I ask what species this is for primarily to determine how much the cage floor heat is needed. It's not clear to me what material you are using for you cage floor so I don't know how well the flex-watt heat will radiate through the floor.
Also, flourescent lamps inside the cage can be good or bad depending on what species is being housed.
What I'm getting at is that I personally don't like the look of cages with real-wood fronts that have an aluminum heat shroud sitting on top of the cage. I'd build a cage with a false-ceiling to hide/protect lights or keep the flourescent inside the cage and use heat panels along the ceiling.
Another question is why the 28" light fixture? I can't remember what wattage fixture that is, but I do know the reptile or plant specific bulbs often are a lot of money in the unorthodox sizes (i.e. anything other than for 24" or 48" fixtures).
Regardless, if having the flourescent inside of the cage is not a problem for the species in question then I'd not worry about a false-ceiling and stick with heat panels.
On the same note, it's not clear to me how much the door-frame will stick down or if you have any other top lip designed into the cage. If you're using 1x3 for the door, the 2.5" width may not stick down far enough to hide the flourescent light. I also prefer those to be hidden.

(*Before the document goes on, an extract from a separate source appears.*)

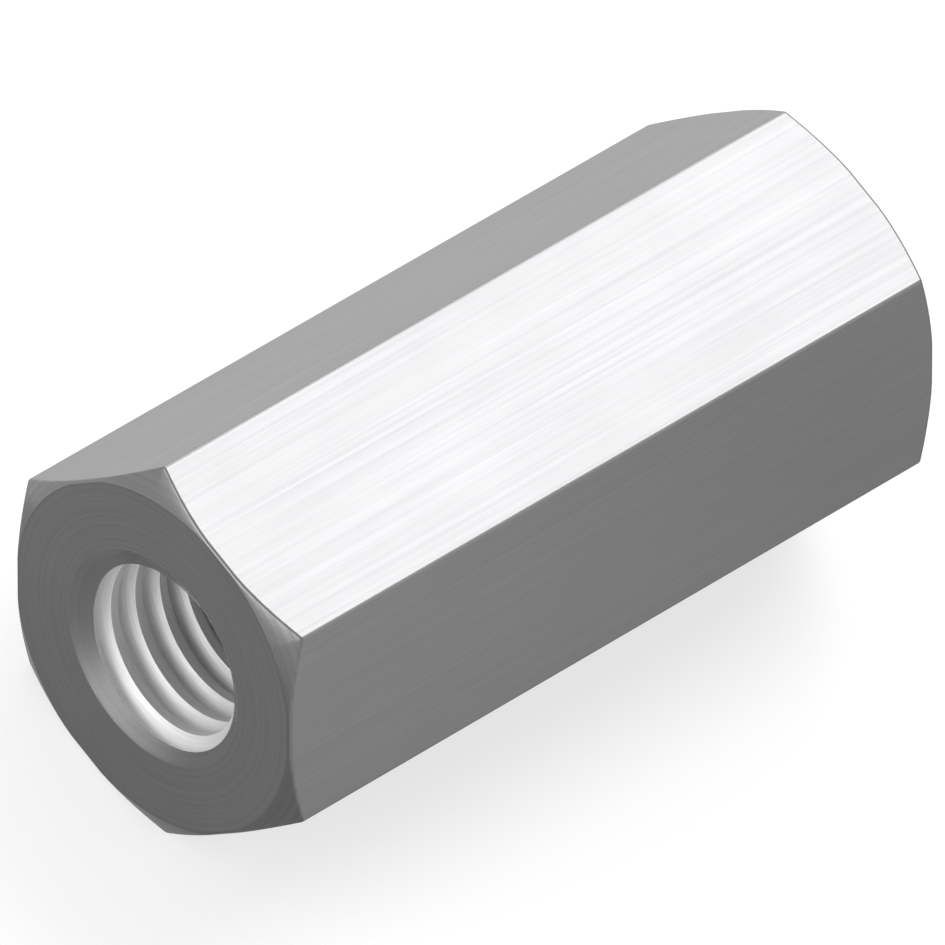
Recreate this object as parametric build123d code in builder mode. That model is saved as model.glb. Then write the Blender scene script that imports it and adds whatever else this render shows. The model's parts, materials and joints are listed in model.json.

Hiding lights comes at the expense of viewing area, but I think it's a worthwhile tradeoff.
As far as the door, I've come to like the simplicity of double sliding doors or simple acrylic doors similar to that of Precisions caging. Framed doors often don't look as good as their original intent.
Genaroleon's cages look like they have framed doors and look very good. If you're comfortable with your skills you might attempt that. Otherwise, sliding or precision-type doors are very easy to build.